Terdapat beberapa kebijakan strategis yang bisa dilakukan pemerintah untuk meminimalisir dampak kenaikan harga BBM. Pertama, optimalisasi sektor-sektor selain migas seperti minyak sawit, karet, dan komoditas pertambangan yang harganya meningkat. Dari ekspor sawit saja potensi penerimaan APBN bisa mencapai lebih dari US1 miliar.

 

Jika pemerintah mampu merealokasikan tambahan pendapatan ini untuk proyek padat karya di sektor pertanian dan pedesaan, daya beli masyarakat mayoritas bisa meningkat atau setidaknya mengkompensasikan kenaikan harga umum. Pilihan ini lebih bijak dibandingkan menggelontorkan subsidi dan bantuan untuk komoditas yang mengalami kenaikan tajam seperti kebutuhan pokok.

 

Kedua, untuk menggenjot produksi minyak dalam negeri pemerintah dapat mengamandemen UU Minyak dan Gas Nomor 22 Tahun 2001. Tiga poin penting yang dapat diamandemen adalah penyederhanaan proses investigasi migas agar menjadi satu pintu, serta penghapusan pajak dan pungutan sebelum produksi dimulai oleh kontraktor migas.
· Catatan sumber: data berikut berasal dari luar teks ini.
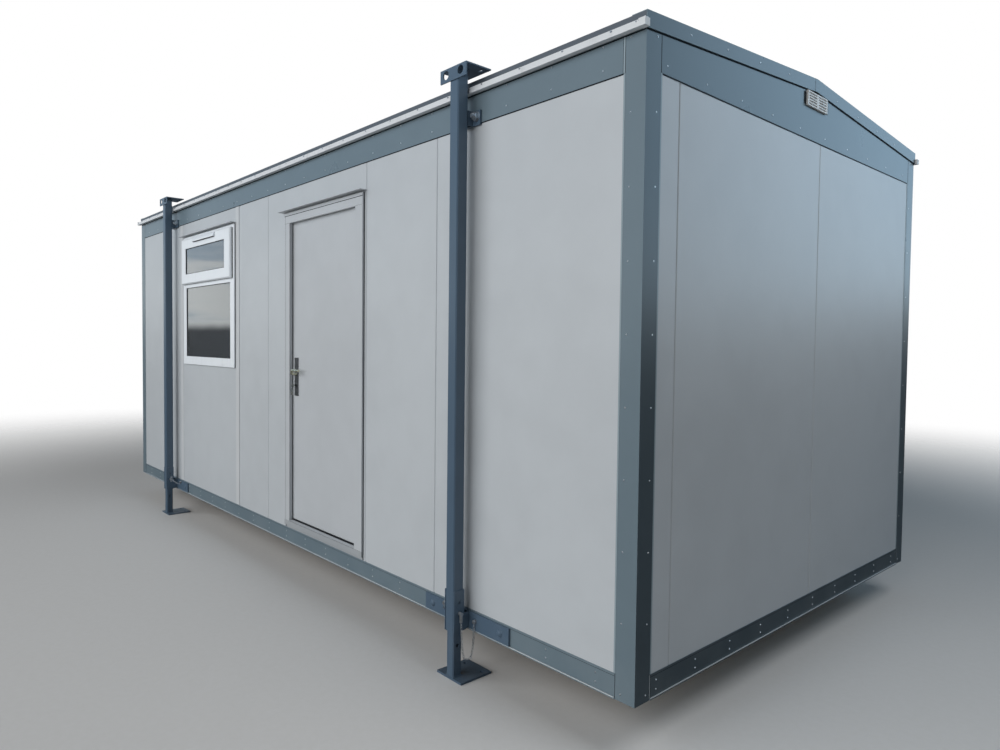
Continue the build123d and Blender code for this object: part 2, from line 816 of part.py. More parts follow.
with BuildPart() as window_hood:
    hood_left = window_left - window_hood_far_overhang
    hood_right = window_right + window_hood_near_overhang
    hood(hood_left, hood_right, window_top + window_hood_gap, window_hood_reach)
save(window_hood.part, "window_hood")

# Jack legs: square outer tubes, rounded at the corners, with a drilled lifting head on top
leg_x = from_near_end(leg_from_near_end)
leg_middle = (leg_x + from_far_end(leg_from_far_end)) / 2
leg_back = front - leg_standoff
leg_y = leg_back - leg_size / 2
leg_front = leg_back - leg_size
leg_bottom = rail_bottom + leg_lift
head_level_top = eave_level + head_above_eave
head_front = leg_front - head_steel
pin_level = rail_bottom + pin_height

with BuildPart() as leg_front_right:
    with BuildSketch(Plane.XY.offset(leg_bottom)):
        with Locations((leg_x, leg_y)):
            Rectangle(leg_size, leg_size)
            chamfer(vertices(), leg_corner)
            Rectangle(leg_size - 2 * leg_wall, leg_size - 2 * leg_wall, mode=Mode.SUBTRACT)
    extrude(amount=head_level_top - head_steel - leg_bottom)
    with BuildSketch(Plane.XY.offset(head_level_top)):
        with Locations((leg_x, head_front + head_depth / 2)):
            Rectangle(head_width, head_depth)
        with Locations((leg_x, head_front + head_depth - head_slot_from_back)):
            with GridLocations(lifting_hole_spacing, 0, 2, 1):
                Rectangle(head_slot_length, head_slot_width, mode=Mode.SUBTRACT)
    extrude(amount=-head_steel)
    with BuildSketch(Plane.XZ.offset(-head_front)):
        with Locations((leg_x, head_level_top - head_drop / 2)):
            Rectangle(head_width, head_drop)
        with Locations((leg_x, head_level_top - lifting_hole_below_top)):
            with GridLocations(lifting_hole_spacing, 0, 2, 1):
                Circle(lifting_hole_radius, mode=Mode.SUBTRACT)
    extrude(amount=-head_steel)
    with BuildSketch(Plane.YZ.offset(leg_x)):
        with Locations((leg_y, pin_level)):
            Circle(pin_hole_radius)
    extrude(amount=leg_size, both=True, mode=Mode.SUBTRACT)
save(leg_front_right.part, "leg_front_right")

with BuildPart() as leg_front_left:
    mirror(leg_front_right.part, about=Plane.YZ.offset(leg_middle))
save(leg_front_left.part, "leg_front_left")

with BuildPart() as leg_rear_right:
    mirror(leg_front_right.part, about=Plane.XZ)
save(leg_rear_right.part, "leg_rear_right")

with BuildPart() as leg_rear_left:
    mirror(leg_rear_right.part, about=Plane.YZ.offset(leg_middle))
save(leg_rear_left.part, "leg_rear_left")

# Inner legs, sliding in the outer tubes, with a foot plate that runs back under the cabin
inner_leg_size = leg_size - 2 * leg_wall - 2 * leg_play
inner_leg_top = rail_bottom + inner_leg_overlap
foot_front = leg_y - inner_leg_size / 2 - foot_front_margin
with BuildPart() as leg_feet:
    with BuildSketch(Plane.XY):
        with Locations((leg_x, foot_front + foot_depth / 2)):
            Rectangle(foot_width, foot_depth)
        with Locations((leg_x, foot_front + foot_depth - foot_hole_from_back)):
            with GridLocations(foot_hole_spacing, 0, 2, 1):
                Circle(foot_hole_radius, mode=Mode.SUBTRACT)
    extrude(amount=foot_steel)
    with BuildSketch(Plane.XY.offset(foot_steel)):
        with Locations((leg_x, leg_y)):
            Rectangle(inner_leg_size, inner_leg_size)
            chamfer(vertices(), leg_corner)
            Rectangle(inner_leg_size - 2 * leg_wall, inner_leg_size - 2 * leg_wall, mode=Mode.SUBTRACT)
    extrude(amount=inner_leg_top - foot_steel)
    with BuildSketch(Plane.YZ.offset(leg_x)):
        with Locations((leg_y, pin_level), (leg_y, pin_level - pin_hole_steps * pin_hole_pitch)):
            Circle(pin_hole_radius)
    extrude(amount=leg_size, both=True, mode=Mode.SUBTRACT)
    mirror(about=Plane.YZ.offset(leg_middle))
    mirror(about=Plane.XZ)
save(leg_feet.part, "leg_feet")

# Top brackets: a plate bolted to the top rail and a box spacer behind the leg
spacer_low = head_level - top_bracket_below_head
with BuildPart() as leg_top_brackets:
    with BuildSketch(Plane.XZ.offset(-front)):
        with Locations((leg_x, spacer_low + top_bracket_height / 2)):
            Rectangle(top_bracket_width, top_bracket_height)
    extrude(amount=bracket_steel)
    with BuildSketch(Plane.XY.offset(spacer_low)):
        with Locations((leg_x, front - leg_standoff / 2)):
            Rectangle(top_spacer_width, leg_standoff)
    extrude(amount=top_bracket_height)
    with BuildSketch(Plane.XY.offset(spacer_low)):
        with Locations((leg_x, front - (leg_standoff + bracket_steel) / 2)):
            Rectangle(top_spacer_width - 2 * spacer_wall, leg_standoff - bracket_steel - 2 * spacer_wall)
    extrude(amount=top_bracket_height, mode=Mode.SUBTRACT)
    mirror(about=Plane.YZ.offset(leg_middle))
    mirror(about=Plane.XZ)
save(leg_top_brackets.part, "leg_top_brackets")

# Base brackets: a long plate on the bottom rail and two cheeks that hold the leg between them
plate_low = rail_bottom + base_bracket_lift + rail_lip_height
plate_high = rail_bottom + base_bracket_lift + base_bracket_height
cheek_top = leg_bottom + cheek_height
with BuildPart() as leg_base_brackets:
    with BuildSketch(Plane.XZ.offset(-front)):
        with Locations((leg_x, (plate_low + plate_high) / 2)):
            Rectangle(base_bracket_width, plate_high - plate_low)
    extrude(amount=bracket_steel)
    with BuildSketch(Plane.YZ.offset(leg_x)) as cheek_profile:
        with BuildLine():
            Polyline(
                (front - bracket_steel, plate_low),
                (leg_front, leg_bottom),
                (leg_front, cheek_top),
                (leg_back, cheek_top),
                (leg_back, plate_high),
                (front - bracket_steel, plate_high),
                close=True,
            )
        make_face()
        fillet(vertices().sort_by(Axis.Y)[:2].sort_by(Axis.Z)[-1], cheek_corner_radius)
        with Locations((leg_y, pin_level), (leg_y, pin_level + pin_hole_pitch)):
            Circle(pin_hole_radius, mode=Mode.SUBTRACT)
    extrude(amount=leg_size / 2 + cheek_steel, both=True)
    with BuildSketch(Plane.YZ.offset(leg_x)):
        with Locations(((leg_front + front - bracket_steel) / 2, (leg_bottom + cheek_top) / 2)):
            Rectangle(front - bracket_steel - leg_front, cheek_height)
    extrude(amount=leg_size / 2, both=True, mode=Mode.SUBTRACT)
    mirror(about=Plane.YZ.offset(leg_middle))
    mirror(about=Plane.XZ)
save(leg_base_brackets.part, "leg_base_brackets")

# Locking pins through the cheeks and both tubes
pin_half = leg_size / 2 + cheek_steel + pin_reach
with BuildPart() as leg_pins:
    with BuildSketch(Plane.YZ.offset(leg_x)):
        with Locations((leg_y, pin_level)):
            Circle(pin_radius)
    extrude(amount=pin_half, both=True)
    mirror(about=Plane.YZ.offset(leg_middle))
    mirror(about=Plane.XZ)
save(leg_pins.part, "leg_pins")
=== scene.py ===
"""Looks of the portable site cabin, in the order in which the cabin is put together."""
import math

import bmesh
import bpy
from mathutils import Matrix, Vector


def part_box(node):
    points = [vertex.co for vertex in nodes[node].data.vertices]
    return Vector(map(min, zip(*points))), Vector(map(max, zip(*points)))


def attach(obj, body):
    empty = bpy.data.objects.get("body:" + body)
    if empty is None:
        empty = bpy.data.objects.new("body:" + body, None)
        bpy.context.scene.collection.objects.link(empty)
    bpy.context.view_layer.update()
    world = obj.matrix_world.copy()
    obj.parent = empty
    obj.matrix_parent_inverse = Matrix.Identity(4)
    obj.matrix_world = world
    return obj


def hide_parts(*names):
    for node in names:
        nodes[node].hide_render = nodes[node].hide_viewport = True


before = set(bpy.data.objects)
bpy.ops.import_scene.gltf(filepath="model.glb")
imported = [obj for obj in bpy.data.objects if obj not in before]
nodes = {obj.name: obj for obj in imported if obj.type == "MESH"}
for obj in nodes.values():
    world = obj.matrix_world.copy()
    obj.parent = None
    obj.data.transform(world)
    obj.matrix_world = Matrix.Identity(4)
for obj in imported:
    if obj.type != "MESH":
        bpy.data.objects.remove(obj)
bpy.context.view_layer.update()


# Viewpoint: standing height off the corner between the door side and the visible gable, with the
# wide lens of the photograph. The shift is the small offset of its optical centre.
viewpoint = bpy.data.objects.new("viewpoint", bpy.data.cameras.new("viewpoint"))
viewpoint.data.sensor_width = 36.0
viewpoint.data.lens = 25.4
viewpoint.data.shift_x = 0.0045
viewpoint.data.shift_y = -0.0075
viewpoint.location = (4.600, -3.4773, 1.5622)
viewpoint.rotation_euler = [math.radians(turn) for turn in (87.967, -0.632, 48.044)]
bpy.context.scene.collection.objects.link(viewpoint)
bpy.context.scene.camera = viewpoint
bpy.context.scene.view_settings.view_transform = "Standard"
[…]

Revisi UU Migas diperlukan sebagai payung hukum penguatan kelembagaan dan kepastian investasi hulu migas di Indonesia.

 

Ketiga, kebijakan pengamanan ketersediaan energi masa depan dengan pola penghematan BBM serta pengembangan sumber energi alternatif. Upaya penghematan BBM dilakukan melalui pembenahan sistem transportasi. Penyediaan sumber energi alternatif dapat dilakukan dengan keseriusan pemerintah untuk menyiapkan dan menyelesaikan infrastruktur transisi dari energi fosil ke energi bersih dengan sumber pada energi bersih, seperti angin, arus samudera, matahari, air, dan bioenergi.